- STATED EXERCISE -
Every line below is to be quoted exactly, with nothing added or dropped.

┄┄┄┄┄┄┄┄┄┄┄┄┄┄┄┄┄┄┄┄

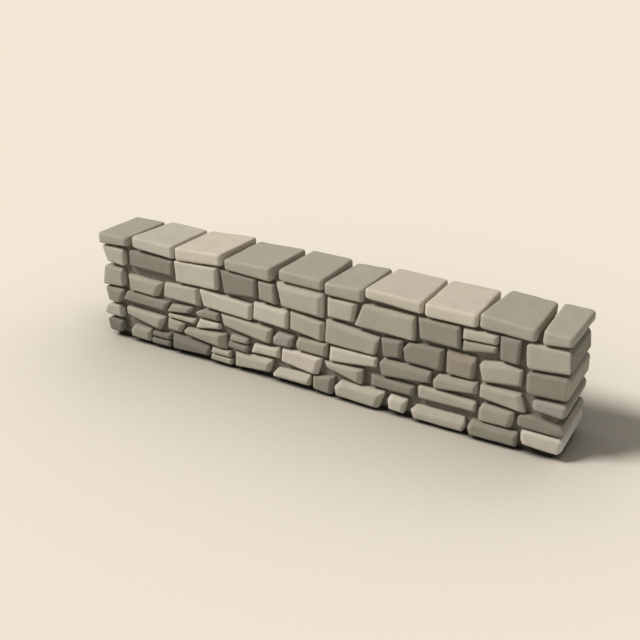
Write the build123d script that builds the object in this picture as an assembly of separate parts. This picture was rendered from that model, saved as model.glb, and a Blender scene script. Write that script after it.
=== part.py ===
"""A free-standing dry stone wall: five courses of face stones on each side of a
packed core, bonded by through stones at both ends, under ten coping slabs."""

from build123d import *
import math
import os
import random

# Driving dimensions, millimetres. +X runs along the wall, -Y is the front, +Z is up.
wall_length = 4000.0       # between the outer faces of the two built ends
wall_height = 814.0        # of the courses
foot_gap = 14.0            # from the ground to the lowest beds: the packing bears the wall
slab_gap = 6.0             # how much more the slabs are lifted, on the packing under them
base_width = 546.0         # across the two faces at the ground
top_width = 478.0          # across the two faces under the coping
stone_spread = 1.0         # how far a stone reaches past its outline on every side
tail_depth = 165.0         # how far a face stone reaches into the wall
joint_depth = 52.0         # how far the packed core stands back from the stone faces
end_recess = 48.0          # how far the core stands back from the built ends
core_rise = 40.0           # how far the packing goes up above the courses, under the slabs
coping_width = 492.0       # slab length, across the wall
coping_thickness = 93.0    # slab thickness where it is even
face_play = 7.0            # how far a face stone stands proud of the face or behind it
face_tilt = 2.0            # degrees by which a stone's face leans off the wall face
wear_least = 12.0          # worn corner round a stone's face, where it is sharpest
wear_most = 28.0           # and where it is bluntest
wear_share = 0.28          # but never more than this share of the stone's height
bed_wear_share = 0.6       # how far the top and bottom edges are worn, against the others
wear_slope = 44.0          # degrees by which a worn corner falls back from the face
chip_slope = 30.0          # the same for the broad chipped corners listed below
end_wear = 24.0            # worn corner along the end of a through stone
end_wear_share = 0.4       # but never more than this share of a side of the stone
slab_wear = 11.0           # worn corner around a coping slab
slab_corner_wear = 20.0    # worn upright corner of a coping slab

# The stones are set out on a grid of steps over the length and the height of the wall.
steps_along = 4000
steps_up = 814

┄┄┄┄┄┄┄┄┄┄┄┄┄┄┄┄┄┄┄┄

- TASK OUTPUT -
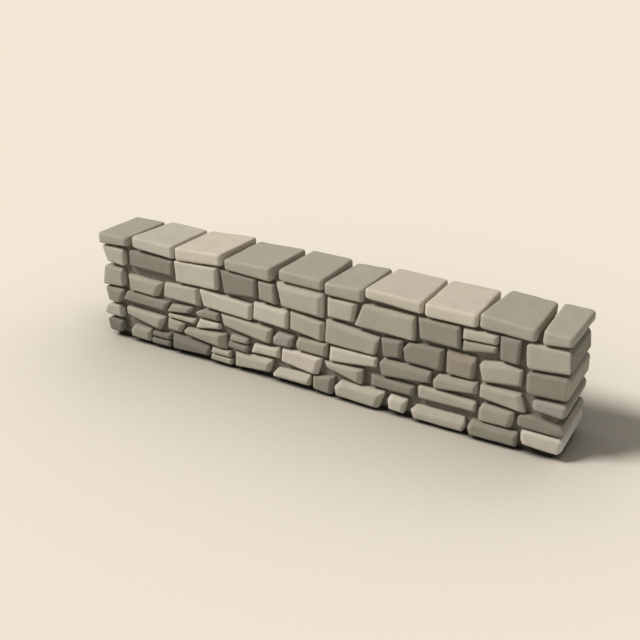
Write the build123d script that builds the object in this picture as an assembly of separate parts. This picture was rendered from that model, saved as model.glb, and a Blender scene script. Write that script after it.
=== part.py ===
"""A free-standing dry stone wall: five courses of face stones on each side of a
packed core, bonded by through stones at both ends, under ten coping slabs."""

from build123d import *
import math
import os
import random

# Driving dimensions, millimetres. +X runs along the wall, -Y is the front, +Z is up.
wall_length = 4000.0       # between the outer faces of the two built ends
wall_height = 814.0        # of the courses
foot_gap = 14.0            # from the ground to the lowest beds: the packing bears the wall
slab_gap = 6.0             # how much more the slabs are lifted, on the packing under them
base_width = 546.0         # across the two faces at the ground
top_width = 478.0          # across the two faces under the coping
stone_spread = 1.0         # how far a stone reaches past its outline on every side
tail_depth = 165.0         # how far a face stone reaches into the wall
joint_depth = 52.0         # how far the packed core stands back from the stone faces
end_recess = 48.0          # how far the core stands back from the built ends
core_rise = 40.0           # how far the packing goes up above the courses, under the slabs
coping_width = 492.0       # slab length, across the wall
coping_thickness = 93.0    # slab thickness where it is even
face_play = 7.0            # how far a face stone stands proud of the face or behind it
face_tilt = 2.0            # degrees by which a stone's face leans off the wall face
wear_least = 12.0          # worn corner round a stone's face, where it is sharpest
wear_most = 28.0           # and where it is bluntest
wear_share = 0.28          # but never more than this share of the stone's height
bed_wear_share = 0.6       # how far the top and bottom edges are worn, against the others
wear_slope = 44.0          # degrees by which a worn corner falls back from the face
chip_slope = 30.0          # the same for the broad chipped corners listed below
end_wear = 24.0            # worn corner along the end of a through stone
end_wear_share = 0.4       # but never more than this share of a side of the stone
slab_wear = 11.0           # worn corner around a coping slab
slab_corner_wear = 20.0    # worn upright corner of a coping slab

# The stones are set out on a grid of steps over the length and the height of the wall.
steps_along = 4000
steps_up = 814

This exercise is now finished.